A military official said that nine suspected insurgents were killed in the strikes in the Shulam area of South Waziristan.

"Four of those killed were local militants and five were foreigners," said the official who did not want to be named as he was not authorised to speak to the media. "It was not immediately clear if Wali was killed or not."

The official said the foreigners were Arabs and Turkmenistan nationals, but could not confirm their identities.

The US military does not, as a rule, confirm drone attacks, but its armed forces and the Central Intelligence Agency operating in Afghanistan are the only forces that deploy the unmanned drones in the region.

Pakistan's military said Tuesday that the government had ordered an offensive into the tribal belt along the Afghan border to hunt down Pakistani Taliban chief Baitullah Mehsud and his network.

Targeted strikes have been reported in South Waziristan and other tribal regions, although a full-fledged offensive does not appear to have begun.

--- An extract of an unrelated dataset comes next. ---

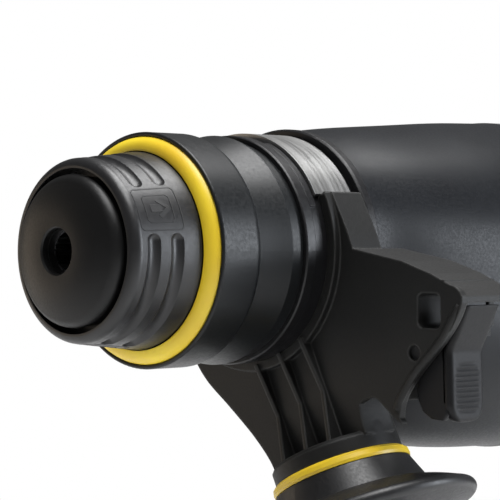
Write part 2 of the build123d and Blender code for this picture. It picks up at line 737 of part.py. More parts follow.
def strap_end(side):
    """Straight tail of the strap from its tangent point to the anchor, before the lean."""
    mid_r = (STRAP_IN + STRAP_OUT) / 2
    start_y = side * mid_r * sin(radians(TAIL_ANGLE))
    start_z = -mid_r * cos(radians(TAIL_ANGLE))
    step_y = -side * cos(radians(TAIL_ANGLE)) * TAIL_LENGTH
    step_z = -sin(radians(TAIL_ANGLE)) * TAIL_LENGTH
    middle = Pos(TAIL_X, start_y + step_y / 2, start_z + step_z / 2)
    tail = middle * (Rot(-side * (90 - TAIL_ANGLE), 0, 0) * Box(TAIL_WIDTH, STRAP_T, TAIL_LENGTH))
    foot = Pos(TAIL_X, start_y + step_y, start_z + step_z - 4) * Box(TAIL_WIDTH, STRAP_T, 10)
    return tail + foot


def clamp_strap():
    """Bare steel strap over the barrel, with both tails hooked in the bracket."""
    strap = sector(-76, -61.6, STRAP_OUT, STRAP_IN, ARM_TOP, FAR_ARM - ARM_TOP)
    near_tail = HANDLE_TILT - 90 + TAIL_ANGLE
    far_tail = HANDLE_TILT + 270 - TAIL_ANGLE
    strap += sector(-75.8, -67.2, STRAP_OUT, STRAP_IN, near_tail, ARM_TOP - near_tail)
    strap += sector(-75.8, -67.2, STRAP_OUT, STRAP_IN, FAR_ARM, far_tail - FAR_ARM)
    return strap + tilted(strap_end(1) + strap_end(-1))


def strap_anchor():
    """Block that pulls both strap tails down."""
    anchor = Pos(TAIL_X, 0, -40.5) * Box(TAIL_WIDTH, 23.2, 8)
    return tilted(anchor - Pos(HANDLE_X, 0, -40) * Cylinder(BOLT_R, 20))


def bracket_web():
    """Front web of the bracket, a funnel from the barrel down to the stem, before the lean."""
    side = [(34.2, 1.2), (34.8, -10), (34.0, -20), (31.8, -27), (28.6, -33), (25.2, -39.5),
            (22.0, -46), (19.6, -52), (18.2, -57), (18.0, -62)]
    far = Spline(*[(-y, z) for y, z in side])
    near = Spline(*side)
    foot = Line(far @ 1, near @ 1)
    top = Line(far @ 0, near @ 0)
    face = make_face(Plane.YZ * (Curve() + [far, near, foot, top]))
    return Pos(-77.5, 0, 0) * extrude(face, 77.5 + PLATE_X, dir=(1, 0, 0))


def outboard_face():
    """Outline of the bracket's front plate beside the barrel, with its notch over the stem."""
    roof = Polyline((25, -30), (25, 2.6), (33.5, 1.4), (55, -2.6), (65, -5.8), (71.4, -8.6))
    corner = ThreePointArc((71.4, -8.6), (74.6, -10.6), (75.2, -13.2))
    lip = Spline((75.2, -13.2), (69.4, -22.6), (60.2, -32.2), (55.2, -39.6), (54.6, -43.4))
    tip = Polyline((54.6, -43.4), (55.4, -45), (52.5, -43.4), (46.8, -38.8))
    notch = Spline((46.8, -38.8), (42.9, -39.1), (39.3, -41.7), (36.8, -45.4), (35.2, -49.5))
    close = Polyline((35.2, -49.5), (22, -46), (25, -30))
    return make_face(Plane.YZ * (Curve() + [roof, corner, lip, tip, notch, close]))


def bracket_roof():
    """Roof over the depth rod channel and the lever, as deep as the bracket."""
    outline = Polyline(
        (33, 1.4), (55, -2.6), (65, -5.8), (71.4, -8.6), (75.2, -11.4), (75.2, -13), (70.5, -12.6),
        (58, -7.4), (33, -3), close=True,
    )
    roof = extrude(make_face(Plane.YZ * outline), 20.5, dir=(1, 0, 0))
    return Pos(BRACKET_REAR, 0, 0) * roof


def rod_channel():
    """Square channel behind the window, with the lever's pivot lug below it."""
    y, z = WINDOW_Y, WINDOW_Z
    channel = block(BRACKET_REAR, PLATE_X, y - 6.2, y + 4.9, z - 7, z + 8)
    wall = block(BRACKET_REAR, PLATE_X, 51.5, 54.5, -39, z)
    lug = block(BRACKET_REAR, BRACKET_REAR + 3, 51.5, 63.5, PIN_Z - 4, z)
    floor = block(BRACKET_REAR, PLATE_X, 36, 58.2, z - 7, z - 4)
    inner = block(BRACKET_REAR, PLATE_X, 37, 40, -30, 0)
    return channel + wall + lug + floor + inner


def handle_bracket():
    """Moulded bracket: half ring, web with three fins, plate, roof, rod channel and stem."""
    ring = sector(-77.5, -63.8, 33.7, STRAP_IN, FAR_ARM - 360, ARM_TOP + 360 - FAR_ARM)
    stem = hung(((0, -43), (STEM_R, -43), (STEM_R, -62), (0, -62))) & block(-95, PLATE_X, -20, 20, -70, -40)
    foot = hung(((0, -60.6), (17.2, -60.6), (STEM_R, -61.6), (STEM_R, STEM_FOOT), (0, STEM_FOOT)))
    hanging = bracket_web() + stem + foot
    for offset_y in FIN_OFFSETS:
        fin = Polyline((-62.9, -30.6), (-64.9, -46), (-60.6, -61.5), (-68, -61.5), (-68, -30.6), close=True)
        hanging += Pos(0, offset_y, 0) * extrude(make_face(Plane.XZ * fin), FIN_HALF, both=True)
    bracket = ring + tilted(hanging)
    bracket += Pos(PLATE_X - PLATE_T, 0, 0) * extrude(outboard_face(), PLATE_T, dir=(1, 0, 0))
    bracket += bracket_roof() + rod_channel()
    bracket -= tube(-78, -60, STRAP_IN)
    bracket -= tube(BRACKET_REAR - 1, -77.5, 37.6)
    near_tail = HANDLE_TILT - 90 + TAIL_ANGLE - 3
    far_tail = HANDLE_TILT + 270 - TAIL_ANGLE + 3
    for start, end in ((near_tail, ARM_TOP + 1), (FAR_ARM - 1, far_tail)):
        bracket -= sector(-76.1, -66.9, STRAP_OUT + 0.15, STRAP_IN - 1, start, end - start)
    pocket = Pos(TAIL_X, 0, -40.5) * Box(9.2, 28.2, 12)
    throat = block(TAIL_X - 4.6, TAIL_X + 4.6, -28, 28, -36, -16) & tube(-77, -66, 40.5)
    throat -= block(-80, -60, -9, 9, -40, 0)
    bracket -= tilted(pocket + throat)
    bracket -= tilted(Pos(HANDLE_X, 0, -55) * Cylinder(BOLT_R + RUN, 30))
    y, z = WINDOW_Y, WINDOW_Z
    bracket -= fillet(block(-90, -60, y - 3.8, y + 3.8, z - 4.5, z + 4.5).edges().filter_by(Axis.X), 1.6)
    bracket -= Pos(0, PIN_Y, 0) * tube(-90, -60, 2.0, 0, PIN_Z)
    bracket -= block(-84.4, PLATE_X - 5.6, y + 3, y + 8, -20.5, -10.2)
    bracket -= block(-90, PLATE_X - PLATE_T, y + 3.8, y + 8, z - 8, z - 4.2)
    return bracket


def lever_pin():
    return Pos(0, PIN_Y, 0) * tube(BRACKET_REAR, PLATE_X - 1.2, 2.0, 0, PIN_Z)


def depth_lock_lever():
    """Bent thumb lever that frees the depth rod; it rocks on its pin."""
    outside = Polyline((75.0, -13.8), (69.4, -25.6), (69.9, -43.0))
    inside = Polyline((69.9, -43.0), (69.2, -44.2), (67.6, -44.2), (67.0, -43), (66.6, -26.4), (72.2, -13.8))
    top = Line((72.2, -13.8), (75.0, -13.8))
    face = make_face(Plane.YZ * (Curve() + [outside, inside, top]))
    lever = Pos(LEVER_REAR, 0, 0) * extrude(face, LEVER_FRONT - LEVER_REAR, dir=(1, 0, 0))
    arm = block(-79, -70.6, PIN_Y, 68, PIN_Z - 2.6, PIN_Z + 2.6)
    eye = Pos(0, PIN_Y, 0) * tube(-79, -70.6, 3.8, 0, PIN_Z)
    pawl = block(-80, -71.8, 69.9, 72.0, -17.6, -14.8)
    hole = Pos(0, PIN_Y, 0) * tube(-90, -60, 2 + RUN, 0, PIN_Z)
    return lever + arm + eye + pawl - hole


def lever_spring():
    """Compression spring between the bracket's inner wall and the lever."""
    body = coil(54.6, 66.7, 2.6, 0.4, 6)
    return Pos(-75, 0, -37) * (Rot(0, 0, 90) * body)


def grip_ring():
    """Bright ring at the top of the side grip."""
    ring = hung(((15, -65.5), (18.4, -65.5), (19.2, -66.2), (19.4, -67.4), (19.2, -68.2), (15, -68.2)))
    return tilted(ring)


def side_grip():
    """Side handle's grip: neck, wide guard flange and ribbed grip."""
    neck = Polyline((BOLT_R + RUN, -65.6), (14.9, -65.6), (14.9, -68.3), (19.0, -68.3), (21.8, -75.2))
    flare = Spline((21.8, -75.2), (27.0, -77.0), (32.0, -79.3))
    rim = ThreePointArc((32.0, -79.3), (33.5, -81.2), (32.0, -83.1))
    under = Spline((32.0, -83.1), (22, -87), (16.4, -94))
    grip = Spline((16.4, -94), (17.8, -118), (18.6, -150), (17.4, -186), (18.6, -200))
    end = ThreePointArc((18.6, -200), (15, -208.5), (6.2, -210))
    core = Polyline((6.2, -210), (6.2, -128), (BOLT_R + RUN, -128), (BOLT_R + RUN, -65.6))
    face = make_face(Plane.XZ * (Curve() + [neck, flare, rim, under, grip, end, core]))
    return tilted(Pos(HANDLE_X, 0, 0) * revolve(face, Axis.Z))


def grip_bolt():
    """Bolt from the strap anchor into the side grip."""
    return tilted(Pos(HANDLE_X, 0, -83) * Cylinder(BOLT_R, 86))


def write_parts():
    """Build every piece and write one STEP file for each."""
    body, cuts = handle_body(), handle_openings() + handle_screw_shapes(RUN)
    pieces = {
        "nose_cap": nose_cap(),
        "lock_sleeve": lock_sleeve(),
        "accent_ring": accent_ring(),
        "chuck_collar": chuck_collar(),
        "tool_holder": tool_holder(),
        "locking_balls": locking_balls(),
        "sleeve_spring": sleeve_spring(),
        "spindle_rings": spindle_rings(),
        "bearing_cover": bearing_cover(),
        "barrel": barrel(),
        "front_seal": front_seal(),
        "spindle_bearings": spindle_bearings(),
        "spindle_tube": spindle_tube(),
        "beat_piece": beat_piece(),
        "striker": striker(),
        "piston": piston(),
        "piston_pin": piston_pin(),
        "wobble_ring": wobble_ring(),
        "wobble_drum": wobble_drum(),
        "intermediate_shaft": intermediate_shaft(),
        "intermediate_gear": intermediate_gear(),
        "intermediate_bearings": intermediate_bearings(),
        "spindle_gear": spindle_gear(),
        "clutch_ring": clutch_ring(),
        "clutch_spring": clutch_spring(),
        "gear_case": gear_case(),
        "bearing_plate": bearing_plate(),
        "motor_plate": motor_plate(),
        "case_screws": Compound(children=[*barrel_screw_shapes(), *case_screw_shapes()]),
        "mode_knob": mode_knob(),
        "rotor_shaft": rotor_shaft(),
        "rotor_bearings": Compound(children=[rotor_front_bearing(), rotor_rear_bearing()]),
        "cooling_fan": cooling_fan(),
        "fan_baffle": fan_baffle(),
        "rotor_core": rotor_core(),
        "commutator": commutator(),
        "stator": stator(),
        "brush_plate": brush_plate(),
        "brush_holders": brush_holders(),
        "carbon_brushes": carbon_brushes(),
        "motor_housing": motor_housing(),
        "left_handle_shell": left_handle_shell(body, cuts),
        "right_handle_shell": right_handle_shell(body, cuts),
        "handle_screws": handle_screw_shapes(),
        "grip_rubber": grip_rubber_band(),
        "switch_body": switch_body(),
        "trigger": trigger(),
        "trigger_pin": trigger_pin(),
        "lock_on_button": lock_on_button(),
        "direction_slide": direction_slide(),
        "cord_gland": cord_gland(),
        "clamp_strap": clamp_strap(),
        "strap_anchor": strap_anchor(),
        "handle_bracket": handle_bracket(),
        "depth_lock_lever": depth_lock_lever(),
        "lever_pin": lever_pin(),
        "lever_spring": lever_spring(),
        "grip_ring": grip_ring(),
        "side_grip": side_grip(),
        "grip_bolt": grip_bolt(),
    }
    for name, piece in pieces.items():
        piece.label = name
        export_step(piece, f"parts/{name}.step")
    print(len(pieces), "pieces")


write_parts()
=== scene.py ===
"""Looks of the demolition hammer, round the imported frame. Metres, but millimetres where a comment says so."""
import math

import bmesh
import bpy
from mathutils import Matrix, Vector


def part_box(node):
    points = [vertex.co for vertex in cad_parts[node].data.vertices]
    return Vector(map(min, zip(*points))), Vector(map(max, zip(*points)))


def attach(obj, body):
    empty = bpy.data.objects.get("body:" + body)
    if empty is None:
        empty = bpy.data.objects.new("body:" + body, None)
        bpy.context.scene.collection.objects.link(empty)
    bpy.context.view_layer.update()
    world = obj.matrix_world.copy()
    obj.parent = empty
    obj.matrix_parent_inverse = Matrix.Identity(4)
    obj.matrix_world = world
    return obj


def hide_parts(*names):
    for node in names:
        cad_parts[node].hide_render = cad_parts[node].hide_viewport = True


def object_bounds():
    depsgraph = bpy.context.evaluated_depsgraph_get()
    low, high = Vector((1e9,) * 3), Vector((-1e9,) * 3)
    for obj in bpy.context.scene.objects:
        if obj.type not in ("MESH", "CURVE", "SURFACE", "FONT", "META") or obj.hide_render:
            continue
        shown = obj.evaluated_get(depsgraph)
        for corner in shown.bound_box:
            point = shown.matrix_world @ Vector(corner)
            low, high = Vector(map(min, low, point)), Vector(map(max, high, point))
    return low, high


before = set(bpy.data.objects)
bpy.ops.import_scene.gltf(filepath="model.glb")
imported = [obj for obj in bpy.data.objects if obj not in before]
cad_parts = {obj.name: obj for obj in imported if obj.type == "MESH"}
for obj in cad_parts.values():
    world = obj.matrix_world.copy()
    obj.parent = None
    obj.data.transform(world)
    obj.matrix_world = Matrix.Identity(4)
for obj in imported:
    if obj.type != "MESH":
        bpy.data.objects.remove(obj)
cad_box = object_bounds()

MM = 0.001
CAMERA_AT = Vector((0.32762, 0.39487, 0.00323))
VIEW_AZIMUTH = math.radians(135.13)   # the camera looks back along the tool from its front left
VIEW_ELEVATION = math.radians(0.33)
LENS = 144.0
SENSOR = 36.0
WHITE = (1.0, 1.0, 1.0, 1.0)
WORLD_LIGHT = 0.12
EDGE_HIGHLIGHT = 5.0         # how much paler than its surface an edge is made by the painted highlight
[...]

Pakistani troops are already fighting a more than seven-week battle to dislodge Taliban insurgents from three other northwest districts, and claim to have almost completed their mission in the scenic Swat valley.

But analysts have said the tribal areas present a far greater challenge, with Mehsud's fighters -- believed to number up to 20,000 -- entrenched in the hostile mountain terrain and easily able to slip into hideouts in Afghanistan.

A senior US defence official said last week that any operation into South Waziristan would work best with "pressure on both sides of the border."

About 90,000 foreign troops -- most of them from the United States -- are currently deployed in Afghanistan to battle an insurgency by the resurgent Taliban, which was ousted from government by the 2001 US-led invasion.

The United States administration, which has put Pakistan at the heart of its strategy to battle Al-Qaeda, has welcomed the Swat offensive, but the drone attacks are a source of tension between Washington and Islamabad.

Pakistan publicly opposes the strikes, saying they violate its territorial sovereignty and deepen resentment among the populace. Since August 2008, more than 40 such strikes have killed nearly 400 people.

Pakistan's military said in a statement Thursday that they had killed 34 suspected Taliban fighters in the last 24 hours in Swat and Lower Dir districts, where the military launched its campaign in late April.

Security forces claim to have killed more than 1,500 suspected rebels since the operation began, although the toll is impossible to verify.